И он, вероятно, прав, ибо где могла бы найтись единомышленная сестринская душа, по которой Рильке томился, которую ждал и которая была все же лишь мечтой. “Это большая ошибка, – добавил Касснер, – не понимать, что в мире пребываешь один. И чем выше поднимаешься, тем больше удаляешься от мира”».
В четвертой Элегии мы находим это наконец-то вполне постигнутым и осознанным:
В конце октября Рильке написал мне, что находится в Париже (он возвращался туда постоянно) и что он получил мои письма. Он почти уже собрался ко мне в Венецию, чтобы потом отправиться в Сицилию, «mais ç'aurait été tellement au hasard, ici du moins il y a mes livres (qui ne me disent rien), il y a mes meubles (que je déteste), mais il y a tout de mêmе quelque raison extérieure d'y être. Hélas, combien ma vie a été mauvaise ces dernières annèes!»[58]

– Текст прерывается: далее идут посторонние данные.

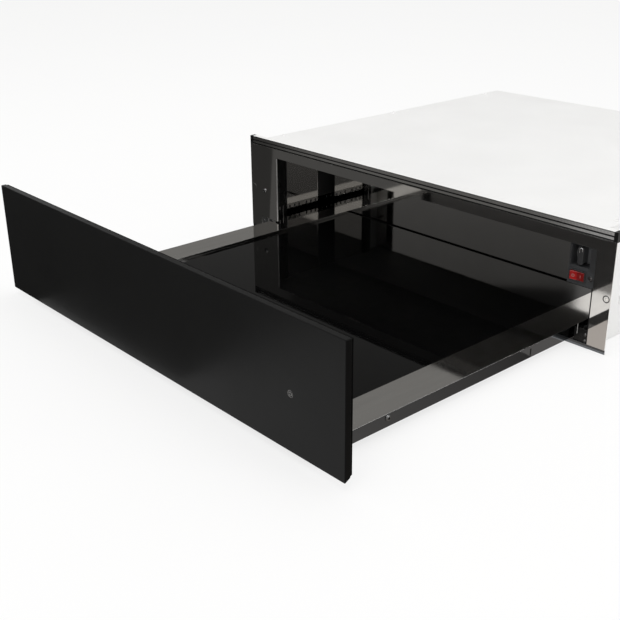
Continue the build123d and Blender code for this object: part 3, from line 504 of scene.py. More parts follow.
def keepShape(piece):
    # turns the shape that the modifiers give into plain mesh data
    bpy.context.view_layer.update()
    shaped = piece.evaluated_get(bpy.context.evaluated_depsgraph_get())
    mesh = bpy.data.meshes.new_from_object(shaped)
    piece.modifiers.clear()
    piece.data = mesh


def dropAttributes(mesh, *names):
    for name in names:
        if name in mesh.attributes:
            mesh.attributes.remove(mesh.attributes[name])


def shadeSmooth(mesh):
    mesh.polygons.foreach_set("use_smooth", [True] * len(mesh.polygons))


sharpAngle = 35  # degrees between faces at which an edge looks sharp


def settleNormals(piece, smooth):
    # weighs the normals by face area, so that flat faces beside a rounded edge still look flat
    shadeSmooth(piece.data)
    piece.data.set_sharp_from_angle(angle=math.radians(smooth))
    weighted = piece.modifiers.new("normals", "WEIGHTED_NORMAL")
    weighted.keep_sharp = True
    keepShape(piece)


def addPiece(name, bm, finish, body, replaced=(), smooth=sharpAngle):
    # pieces are drawn in millimetres and become metres here
    bmesh.ops.scale(bm, vec=(mm, mm, mm), verts=bm.verts)
    piece = linkedObject(name, bm)
    piece.data.materials.append(finishes[finish])
    settleNormals(piece, smooth)
    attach(piece, body)
    if replaced:
        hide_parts(*replaced)
    return piece


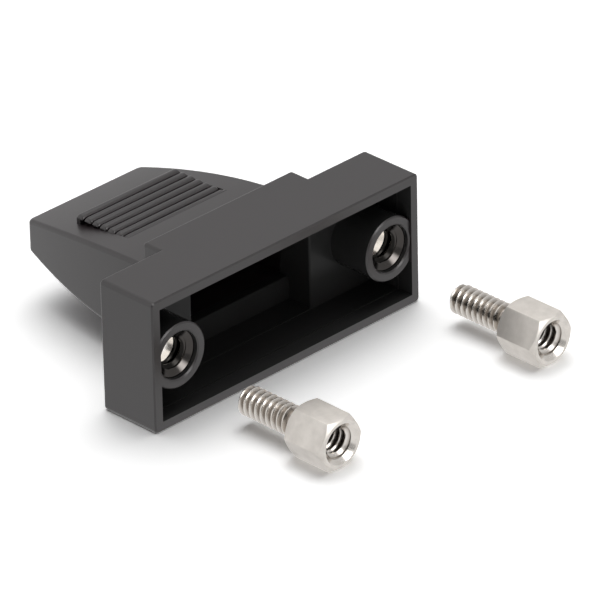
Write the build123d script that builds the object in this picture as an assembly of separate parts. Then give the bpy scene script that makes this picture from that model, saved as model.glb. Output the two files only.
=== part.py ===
"""Moulded D-sub hood with two threaded inserts and its two hex standoffs, in millimetres.

X runs along the flange, Y goes back from the mating face and Z is up. The origin is the
centre of the mating face. The hood stands on the long bottom face of its flange, and the
standoffs lie on the same floor in front of it, each on one of its flats.
"""

import os
from math import radians, sqrt, tan

from build123d import *

# Flange: the box that a connector seats on, with its open pocket
flange_length = 31.3
flange_height = 12.3
ear_depth = 6.2
rim_wall = 0.88
rabbet_depth = 1.6
rabbet_step = 0.12
pocket_depth = 4.4
flange_corner_r = 0.4
front_edge = 0.12
rear_edge_r = 0.25

# Mid-section: the part behind the connector's shell, as high as the flange
mid_width = 17.5
mid_depth = 8.2
mid_side_wall = 1.8
mid_rear_wall = 1.2
sill = 0.22
mid_edge_r = 0.3
mouth_edge = 0.12

# Wedge: the closed body behind, bowed and tapering both ways
body_depth = 24.7
wedge_root_height = 7.96
wedge_rear_height = 2.9
wedge_rear_width = 13.3
wedge_bow = 0.44
wedge_corner_r = 0.7
wedge_edge_r = 0.35
wedge_wall = 1.1
wedge_end_wall = 2.2

# Finger grip: level ribs that stand further out of the wedge towards the rear
rib_count = 6
rib_pitch = 1.0
rib_width = 0.76
rib_length = 11.6
rib_depth = 0.42
rib_tip_height = 0.34
rib_edge_r = 0.28
grip_front = 13.4
grip_rise = 3.62
undercut = 1.3
grip_rear_wall = 0.2

# Bosses for the threaded inserts
screw_spacing = 24.99
boss_diameter = 5.96
boss_setback = 0.19
boss_edge = 0.12
insert_setback = 0.5

# Threaded inserts, moulded in
insert_diameter = 4.3
insert_groove_depth = 0.2
insert_groove_width = 0.9
insert_thread_diameter = 2.24
insert_thread_length = 1.3
insert_countersink_diameter = 4.1
insert_countersink_angle = 55.0
insert_relief_diameter = 3.5

# Hex standoffs
hex_across_flats = 4.5
hex_length = 4.4
hex_face_diameter = 4.4
hex_chamfer_angle = 30.0
stud_diameter = 2.7
stud_length = 6.6
stud_tip_chamfer = 0.35
stud_neck_diameter = 2.2
stud_neck_length = 0.55
socket_diameter = 2.24
socket_depth = 4.0
socket_countersink_diameter = 3.7
socket_countersink_angle = 45.0
standoff_left_x = -9.0
standoff_left_face_y = -15.05
standoff_right_x = 15.35
standoff_right_face_y = -15.85

# Sizes worked out from those above
floor_z = -flange_height / 2
overlap = mid_rear_wall / 2
clear = 1.0
facing_front = Plane(origin=(0, 0, 0), x_dir=(1, 0, 0), z_dir=(0, -1, 0))
from_the_side = Plane(origin=(0, 0, 0), x_dir=(0, 0, 1), z_dir=(-1, 0, 0))


def block(half_x, y_front, y_back, half_z):
    """A box centred on the Y axis."""
    depth = y_back - y_front
    return Pos(0, y_front + depth / 2, 0) * Box(2 * half_x, depth, 2 * half_z)


def disc(x, z, radius, y_front, y_back):
    """A round bar along Y."""
    face = facing_front.offset(-y_front) * Pos(x, z) * Circle(radius)
    return extrude(face, y_front - y_back)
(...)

Я сообщила ему об одном моем (еще вполне шатком) плане: провести зиму в Египте, в Dahabieh, спрашивая, не хотел бы он ко мне присоединиться. В конце я написала: «С печалью чувствую, сколь Вы встревоженны и сумеречны…»
Ответ Рильке подтвердил правоту моего беспокойства по поводу его сердечных проблем, ибо он не решался отправиться в такое путешествие. «Je suis épuisé infiniment, et je ne me sens pas la force pour quelque grande entreprise – j'en ai fait tant, et elles ont si peu rapporté, chacune ne m'a laissé que l'amertume d'avoir perdu d'incomparables avantages».[59] Были и другие серьезные основания. «Je vous les peins sur le fond ténébreux de mon âme».[60]
Он говорил о своем намерении изучать в Сорбонне египтологию и восточные языки, но в конце снова пришел к своей старой боли: «Я спрашиваю себя, разве Бог когда допускал, чтобы сердце у птицы становилось столь большим, что она уже была не в состоянии поднять себя своими крылами? Едва ли, либо тогда уж следовало бы предположить, что это вовсе уже и не птица – то, что еще недавно порхало, а теперь только лежит».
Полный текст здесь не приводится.